On acquiert un grand esprit, non pas
en apprenant beaucoup par cœur, mais
en comparant beaucoup les choses qu’on
voit ; il faut beaucoup méditer, et,
quoiqu’on voie, tâcher d’en savoir la
cause.
La marche ordinaire du xixe siècle
est que, quand un être puissant et noble
rencontre un homme de cœur, il le tue,
l’exile, l’emprisonne ou l’humilie tellement
que l’autre a la sottise d’en mourir
de douleur.
Malheur à l’homme d’étude qui n’est
d’aucune coterie, on lui reprochera
jusqu’à de petits succès fort incertains,
et la haute vertu triomphera en le
volant.
Les gens un peu délicats ont ce malheur
bien grand au xixe siècle : quand
ils aperçoivent de l’exagération, leur
âme n’est plus disposée qu’à inventer
de l’ironie.
L’amour exclusif de l’argent est, selon
moi, ce qui gâte le plus la figure humaine.

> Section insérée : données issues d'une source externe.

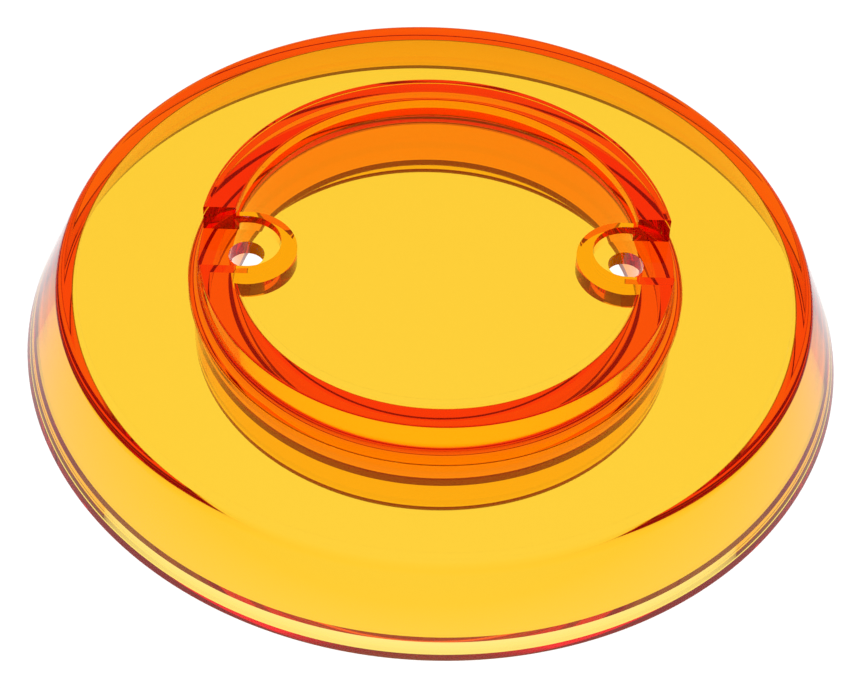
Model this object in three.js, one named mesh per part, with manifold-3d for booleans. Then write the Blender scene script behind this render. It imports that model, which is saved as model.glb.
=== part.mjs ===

La bouche surtout, exempte de
toute sympathie chez les gens à argent,
est souvent d’une atroce laideur.
Hélas ! toute science ressemble en un
point de la vieillesse dont le pire symptôme
est la science de la vie qui empêche
de se passionner et de faire des folies
pour rien.
Une collection de baïonnettes ou de
guillotines ne peut pas plus arrêter une
opinion qu’une collection de louis ne
peut arrêter la goutte.
Les gens riches sont bien injustes et
bien comiques lorsqu’ils se font juges
dédaigneux de tous les péchés et crimes
commis pour de l’argent.
Plus on plaît généralement, moins on
plaît profondément.
Avoir le caractère solide, c’est avoir
une longue et ferme expérience des
mécomptes et des malheurs de la vie.
Alors l’on désire constamment ou l’on
ne désire pas du tout.
Une résolution forte change sur le
champ le plus extrême malheur en un
état supportable.
C’est l’école du malheur qui manque
souvent au mérite des jeunes gens faits
pour être les plus aimables.
Le degré de bonheur dont on est
susceptible se mesure sur le degré de
force des passions.
Le seul danger des âmes grandes est
de prendre des secs pour leurs égales,
et de se mettre à les aimer comme elles
savent aimer ; alors que de douleurs !
Ce qui fait les âmes élevées, c’est leur
propre sensibilité, c’est l’ennui intérieur,
allié naturel de tous les sots qui l’attaquent ;
c’est cet allié qui leur donne
trop souvent la victoire.
Une âme élevée se met bien au-dessus
de certaines choses que le monde dispense ;
mais elle a souvent la faiblesse de laisser apercevoir qu’elle prise certaines
choses desquelles, sans cela, le
monde n’eût pas songé à la priver.
Ce qui lie les amitiés dans le monde, c’est la possibilité de se séparer à chaque instant ; un ami sent la possibilité de ne plus voir son ami.